Row 1 begins with two figures labelled as ‘Heavy Dendra Warrior’. Dendra is a location in modern Greece where a complete set of bronze body armour was found, and is being worn by both these figures. Although this is not Minoan there is good reason to suppose the Minoans may have used the same armour, either imported or locally made. It is nicely done here, as are the two different styles of helmet, which again may well be common to both Greek and Minoan warriors. The first warrior, with sword raised, is supplementing his protection with a full figure-of-eight body shield, while the second has a smaller shield with cut-outs on either side – both seem to have been common forms. Both men are basically standing still, so probably being defensive, but good poses, and we liked the idea of the man resting some of the weight of his spear on his shield.

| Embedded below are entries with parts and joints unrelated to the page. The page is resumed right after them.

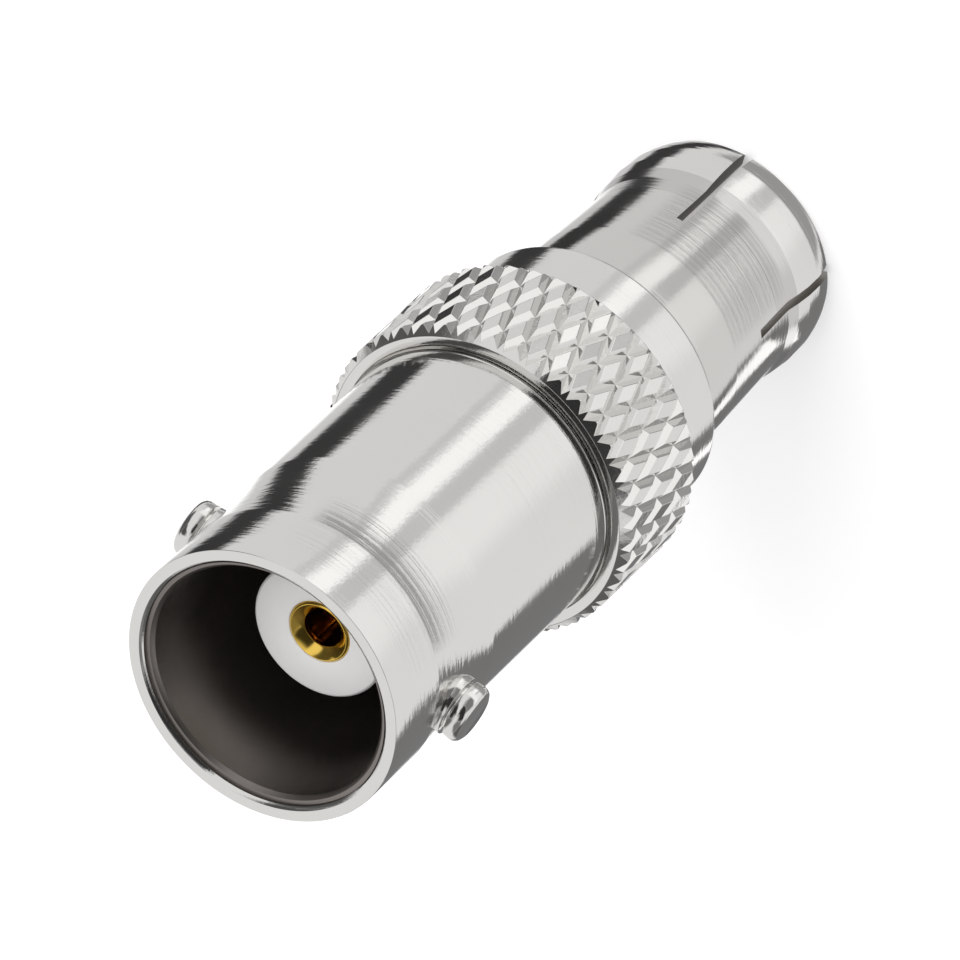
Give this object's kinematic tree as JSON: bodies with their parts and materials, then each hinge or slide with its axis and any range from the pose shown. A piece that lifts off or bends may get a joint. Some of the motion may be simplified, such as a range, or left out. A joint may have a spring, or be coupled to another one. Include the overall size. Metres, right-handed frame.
{
  "type": "BNC jack to push-on plug coaxial adapter",
  "caption": "Nickel-plated coaxial adapter with a bayonet jack, a diamond-knurled collar and a slotted push-on plug sleeve, gold centre contact and white insulators.",
  "frame": {"origin": "centre of the plug sleeve's end faces, on the connector's axis, where it stands", "axes": "+Z along the axis toward the bayonet jack's mouth, +X through the right bayonet stud"},
  "size_m": [0.011, 0.011, 0.0288],
  "materials": {
    "nickel_shell": "bright nickel plate over turned brass",
    "nickel_collar": "bright nickel plate over knurled brass",
    "nickel_sleeve": "bright nickel plate over spring brass",
    "gold_contact": "polished gold plate",
    "white_insulator": "smooth satin white"
  },
  "bodies": {
    "root": {"bnc_shell": "nickel_shell", "bayonet_stud_left": "nickel_shell", "bayonet_stud_right": "nickel_shell", "knurled_collar": "nickel_collar", "plug_sleeve": "nickel_sleeve", "retaining_bush": "nickel_collar", "contact_hood": "gold_contact", "socket_contact": "gold_contact", "plug_pin": "gold_contact", "front_insulator": "white_insulator", "rear_insulator": "white_insulator"}
  },
  "joints": []
}
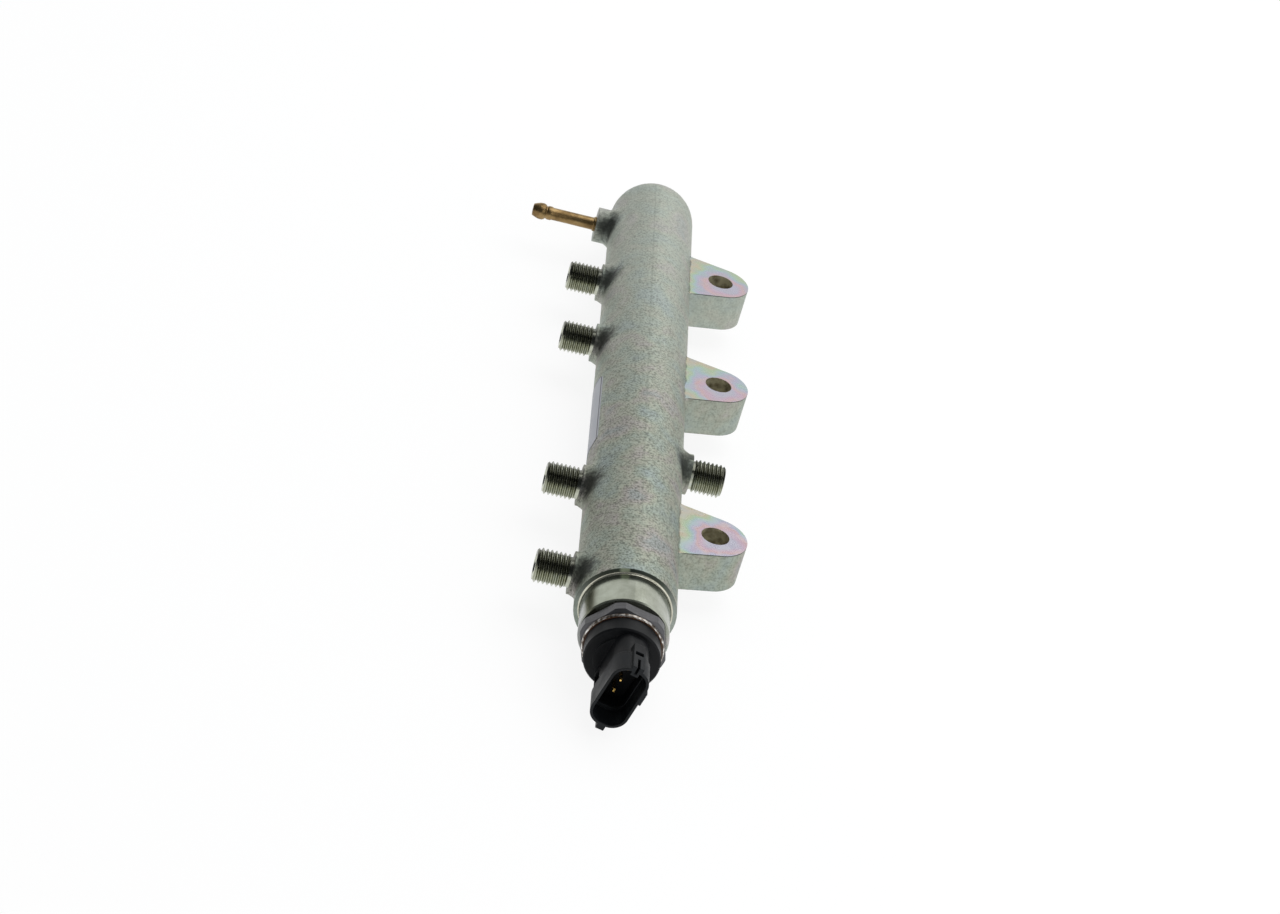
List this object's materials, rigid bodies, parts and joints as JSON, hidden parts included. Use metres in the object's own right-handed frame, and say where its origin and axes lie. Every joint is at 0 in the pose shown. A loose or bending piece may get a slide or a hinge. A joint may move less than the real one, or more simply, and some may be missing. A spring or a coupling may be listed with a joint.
{
  "type": "fuel rail",
  "caption": "High-pressure diesel fuel rail: forged round barrel with side mounting lugs, threaded pipe studs, a brass return nipple and a pressure sensor with a plug socket in one end.",
  "frame": {"origin": "midway between the two outer bolt holes, in the plane of the lugs' seats", "axes": "+Y along the rail from the sensor to the closed end, +Z along the bolts away from the engine, +X towards the lugs' side"},
  "size_m": [0.088, 0.3393, 0.034],
  "materials": {
    "forged_steel": "blasted forging, zinc plated with a faint yellow-green passivation",
    "brass": "turned and lightly tarnished",
    "throttle_steel": "turned",
    "label_film": "satin printed film, left blank",
    "port_steel": "turned stainless steel, satin",
    "cup_steel": "polished",
    "carrier_plastic": "moulded",
    "board_laminate": "green solder mask",
    "crimp_steel": "rolled over, bright",
    "sealing_bead": "brown cured bead",
    "housing_plastic": "fine moulded texture",
    "contact_plating": "gold plated"
  },
  "bodies": {
    "root": {"rail_body": "forged_steel", "return_nipple": "brass", "return_throttle": "throttle_steel", "label": "label_film", "sensor_port": "port_steel", "sensing_element": "cup_steel", "board_carrier": "carrier_plastic", "circuit_board": "board_laminate", "crimp_ring": "crimp_steel", "sealing_ring": "sealing_bead", "connector_housing": "housing_plastic", "contact_pin_1": "contact_plating", "contact_pin_2": "contact_plating", "contact_pin_3": "contact_plating"}
  },
  "joints": []
}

The third figure is described as an ‘Achean Warrior from Argolis’. This spearman is much lighter in that he wears no body armour, but just a simple kilt with a decorative fringe. He does wear a helmet however, which like his comrades appears to be covered in boars’ tusks and decorated in a manner that could easily have been seen on Crete as well as the mainland. He also carries a classic tower shield, or rather has this slung on his back as he grips his spear. While this must have been quite cumbersome to use, we know that such shields certainly were used by the Minoans, so again no problems with accuracy. The last figure is ‘Akrotiri Warrior’. He too wears just a simple kilt, a helmet of boar-tusks, and carries a large tower shield. This figure, like many here, is based on a fresco, in this case from Akrotiri, and in our view is likely to have been much more common than the first two figures, whose panoply would have been both heavy and very expensive.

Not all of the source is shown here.